:: EXERCISE DESCRIPTION ::
Quote only the lines from the top of the listing below down to and including the line with "const FOOT_R = 6.4;".

:: DATA ::
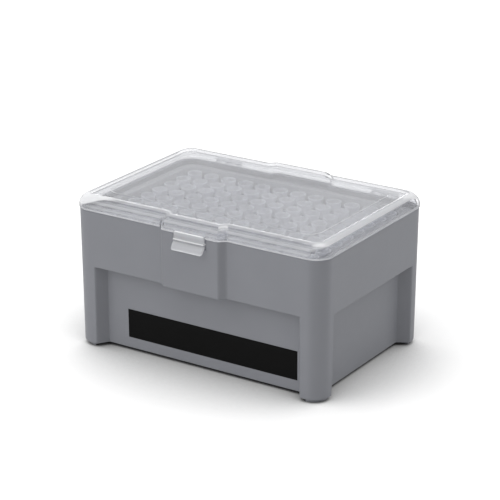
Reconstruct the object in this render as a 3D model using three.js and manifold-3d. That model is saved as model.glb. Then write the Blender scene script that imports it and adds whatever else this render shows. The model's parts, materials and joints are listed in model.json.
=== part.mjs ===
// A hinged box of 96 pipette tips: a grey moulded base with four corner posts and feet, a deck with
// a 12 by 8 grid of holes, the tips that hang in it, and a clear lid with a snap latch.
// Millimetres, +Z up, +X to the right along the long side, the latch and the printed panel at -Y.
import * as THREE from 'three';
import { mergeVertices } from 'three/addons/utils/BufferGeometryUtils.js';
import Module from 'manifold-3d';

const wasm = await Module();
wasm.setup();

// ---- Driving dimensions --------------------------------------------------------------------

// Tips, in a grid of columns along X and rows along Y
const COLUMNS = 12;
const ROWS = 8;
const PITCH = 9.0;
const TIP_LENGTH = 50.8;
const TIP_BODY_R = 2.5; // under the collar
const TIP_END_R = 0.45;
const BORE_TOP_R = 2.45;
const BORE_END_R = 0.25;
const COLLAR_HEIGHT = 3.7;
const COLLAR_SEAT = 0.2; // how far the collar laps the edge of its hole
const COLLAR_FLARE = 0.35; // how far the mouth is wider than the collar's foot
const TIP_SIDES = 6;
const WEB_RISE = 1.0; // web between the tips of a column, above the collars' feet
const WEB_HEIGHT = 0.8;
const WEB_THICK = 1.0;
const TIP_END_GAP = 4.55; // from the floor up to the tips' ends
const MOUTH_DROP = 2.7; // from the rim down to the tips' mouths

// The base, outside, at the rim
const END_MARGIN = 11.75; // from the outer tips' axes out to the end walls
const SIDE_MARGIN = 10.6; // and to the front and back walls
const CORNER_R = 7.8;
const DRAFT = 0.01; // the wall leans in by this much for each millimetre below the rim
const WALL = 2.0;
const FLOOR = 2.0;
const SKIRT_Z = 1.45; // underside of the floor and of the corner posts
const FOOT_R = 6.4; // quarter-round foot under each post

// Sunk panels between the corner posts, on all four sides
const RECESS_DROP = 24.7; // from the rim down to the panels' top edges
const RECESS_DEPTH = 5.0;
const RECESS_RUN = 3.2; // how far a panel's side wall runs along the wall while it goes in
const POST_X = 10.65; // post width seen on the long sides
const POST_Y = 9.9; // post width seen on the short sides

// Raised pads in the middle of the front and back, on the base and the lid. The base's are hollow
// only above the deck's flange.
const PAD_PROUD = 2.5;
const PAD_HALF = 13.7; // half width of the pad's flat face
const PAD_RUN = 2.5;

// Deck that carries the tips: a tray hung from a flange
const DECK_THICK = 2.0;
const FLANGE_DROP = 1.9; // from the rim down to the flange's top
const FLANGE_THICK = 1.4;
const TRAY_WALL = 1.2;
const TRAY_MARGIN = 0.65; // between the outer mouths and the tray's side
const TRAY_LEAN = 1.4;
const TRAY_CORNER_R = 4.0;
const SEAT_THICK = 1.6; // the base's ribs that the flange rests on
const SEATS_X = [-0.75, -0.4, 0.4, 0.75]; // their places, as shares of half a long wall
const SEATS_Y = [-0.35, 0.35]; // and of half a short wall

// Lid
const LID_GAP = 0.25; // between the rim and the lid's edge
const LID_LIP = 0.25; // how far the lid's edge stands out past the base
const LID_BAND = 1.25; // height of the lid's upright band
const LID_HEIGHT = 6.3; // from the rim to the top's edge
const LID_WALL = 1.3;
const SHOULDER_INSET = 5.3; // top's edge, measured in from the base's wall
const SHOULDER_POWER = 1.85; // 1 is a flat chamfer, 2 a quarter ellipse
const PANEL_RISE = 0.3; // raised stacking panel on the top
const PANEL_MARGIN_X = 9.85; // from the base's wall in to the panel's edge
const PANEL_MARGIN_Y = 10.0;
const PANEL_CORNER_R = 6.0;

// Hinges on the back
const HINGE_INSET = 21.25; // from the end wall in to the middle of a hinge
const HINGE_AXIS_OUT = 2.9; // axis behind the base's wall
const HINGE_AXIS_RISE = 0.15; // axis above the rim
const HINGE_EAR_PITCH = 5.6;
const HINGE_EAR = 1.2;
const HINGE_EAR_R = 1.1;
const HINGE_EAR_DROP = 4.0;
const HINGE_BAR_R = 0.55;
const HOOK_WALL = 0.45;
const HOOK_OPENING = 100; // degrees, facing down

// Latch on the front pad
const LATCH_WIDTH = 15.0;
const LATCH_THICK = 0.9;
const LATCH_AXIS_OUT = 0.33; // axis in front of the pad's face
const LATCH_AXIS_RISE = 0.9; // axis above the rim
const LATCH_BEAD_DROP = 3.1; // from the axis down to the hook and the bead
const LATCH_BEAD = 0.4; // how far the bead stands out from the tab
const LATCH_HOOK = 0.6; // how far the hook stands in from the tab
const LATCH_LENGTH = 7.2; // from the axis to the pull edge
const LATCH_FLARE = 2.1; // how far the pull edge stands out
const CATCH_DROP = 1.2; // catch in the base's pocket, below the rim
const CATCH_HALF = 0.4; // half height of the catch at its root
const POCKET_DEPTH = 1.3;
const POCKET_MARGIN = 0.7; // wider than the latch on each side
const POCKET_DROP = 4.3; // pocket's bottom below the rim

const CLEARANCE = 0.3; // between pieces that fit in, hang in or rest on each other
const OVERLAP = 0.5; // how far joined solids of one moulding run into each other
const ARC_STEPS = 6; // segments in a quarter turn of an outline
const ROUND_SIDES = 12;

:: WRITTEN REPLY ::
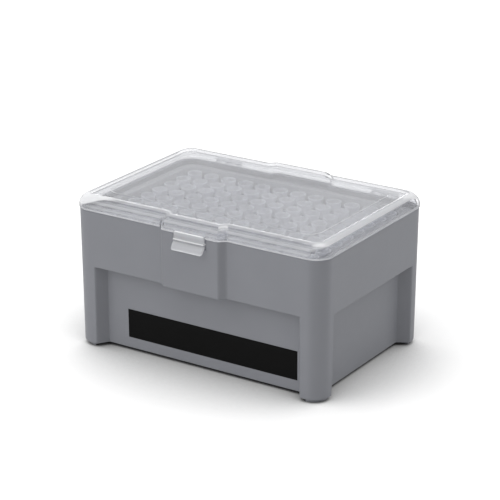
Reconstruct the object in this render as a 3D model using three.js and manifold-3d. That model is saved as model.glb. Then write the Blender scene script that imports it and adds whatever else this render shows. The model's parts, materials and joints are listed in model.json.
=== part.mjs ===
// A hinged box of 96 pipette tips: a grey moulded base with four corner posts and feet, a deck with
// a 12 by 8 grid of holes, the tips that hang in it, and a clear lid with a snap latch.
// Millimetres, +Z up, +X to the right along the long side, the latch and the printed panel at -Y.
import * as THREE from 'three';
import { mergeVertices } from 'three/addons/utils/BufferGeometryUtils.js';
import Module from 'manifold-3d';

const wasm = await Module();
wasm.setup();

// ---- Driving dimensions --------------------------------------------------------------------

// Tips, in a grid of columns along X and rows along Y
const COLUMNS = 12;
const ROWS = 8;
const PITCH = 9.0;
const TIP_LENGTH = 50.8;
const TIP_BODY_R = 2.5; // under the collar
const TIP_END_R = 0.45;
const BORE_TOP_R = 2.45;
const BORE_END_R = 0.25;
const COLLAR_HEIGHT = 3.7;
const COLLAR_SEAT = 0.2; // how far the collar laps the edge of its hole
const COLLAR_FLARE = 0.35; // how far the mouth is wider than the collar's foot
const TIP_SIDES = 6;
const WEB_RISE = 1.0; // web between the tips of a column, above the collars' feet
const WEB_HEIGHT = 0.8;
const WEB_THICK = 1.0;
const TIP_END_GAP = 4.55; // from the floor up to the tips' ends
const MOUTH_DROP = 2.7; // from the rim down to the tips' mouths

// The base, outside, at the rim
const END_MARGIN = 11.75; // from the outer tips' axes out to the end walls
const SIDE_MARGIN = 10.6; // and to the front and back walls
const CORNER_R = 7.8;
const DRAFT = 0.01; // the wall leans in by this much for each millimetre below the rim
const WALL = 2.0;
const FLOOR = 2.0;
const SKIRT_Z = 1.45; // underside of the floor and of the corner posts
const FOOT_R = 6.4; // quarter-round foot under each post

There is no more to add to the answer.